As his tenure concluded, he told the New York Times that his goal was not to simply fix problems at the housing authority but to help it learn to resolve them.

"A very important element of being a successful monitor is for the entity being monitored to learn how to do it on its own," he told the Times. "If I were to take over and make all the day-to-day decisions, then they'd always be leaning on something and someone. And when you leave, it would go back to the old ways."

Before that, he oversaw a 2015 Justice Department agreement with General Motors related to defective ignition switches and served as receiver, starting in 2009, of two funds related to Bernie Madoff's massive investment Ponzi scheme.

In the mid-1980s, he led the criminal division of the U.S. attorney’s office for the Southern District of New York.

A 'new regulatory state'

Experts in higher education said it was unprecedented to appoint a monitor without due process, arguing that Columbia was wrongly handed a punishment with no charges or findings of wrongdoing or opportunity for the university to respond.

"This is definitely a new regulatory state," said Peter F. Lake, director of the Center for Excellence in Higher Education Law and Policy at Stetson University's College of Law. "We're moving more towards a central command relationship with the federal government over higher education. Central control of content, curriculum, hiring, conduct, discipline and processes."

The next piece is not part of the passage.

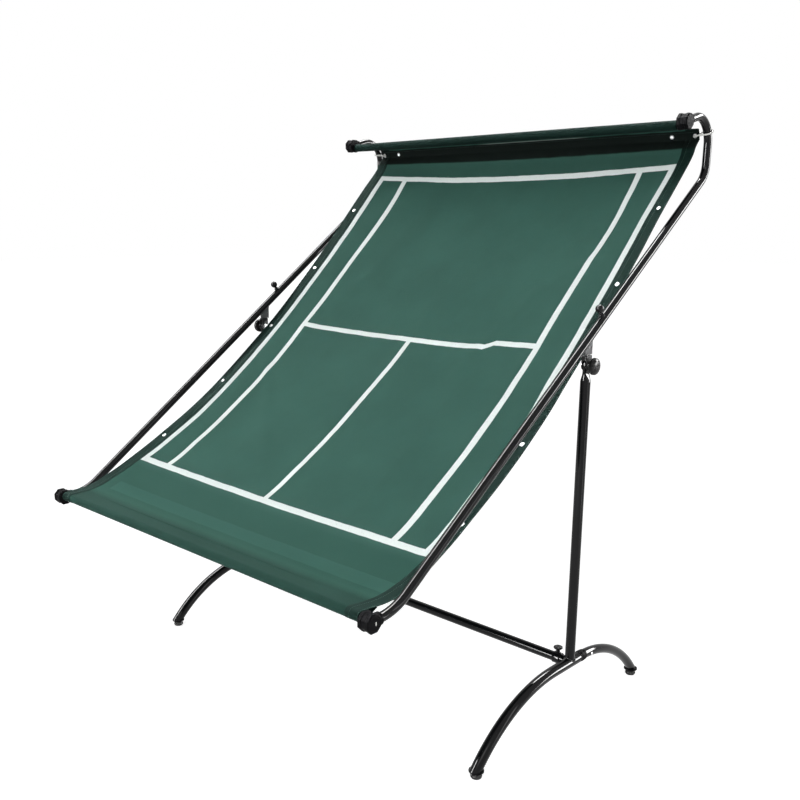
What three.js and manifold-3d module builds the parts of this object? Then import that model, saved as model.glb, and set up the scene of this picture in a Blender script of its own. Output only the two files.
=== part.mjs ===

Still, there have been other cases of independent oversight of a settlement in higher education.

Monitors are used in consent decrees approved by the courts, aimed at holding institutions accountable. Former senator George Mitchell (D-Maine), for instance, served as the monitor for the consent decree Penn State signed with the NCAA over the university's role in the sexual abuse scandal involving former assistant football coach Jerry Sandusky.

And sometimes oversight comes from the government directly. Agreement between universities and the Education Department's Office for Civil Rights frequently include federal monitoring. Just last year, for instance, Brown University agreed to federal monitoring of its agreement to better handle discrimination and harassment of Jewish and Muslim students on campus.

Still, the scope of the information Columbia agreed to provide opens the door to greater government scrutiny down the line, said attorney Alysha Stein-Manes, a partner at the California firm Liebert Cassidy Whitmore, who represents universities.

"There's certainly a real concern that it will open the door to second-guessing of the university's policies and practices," Stein-Manes said. "The scope of the data that is going to be available ... is going to probably open up a Pandora's box to question Columbia's decisions about admissions and hiring even if they are complying with ... civil rights laws."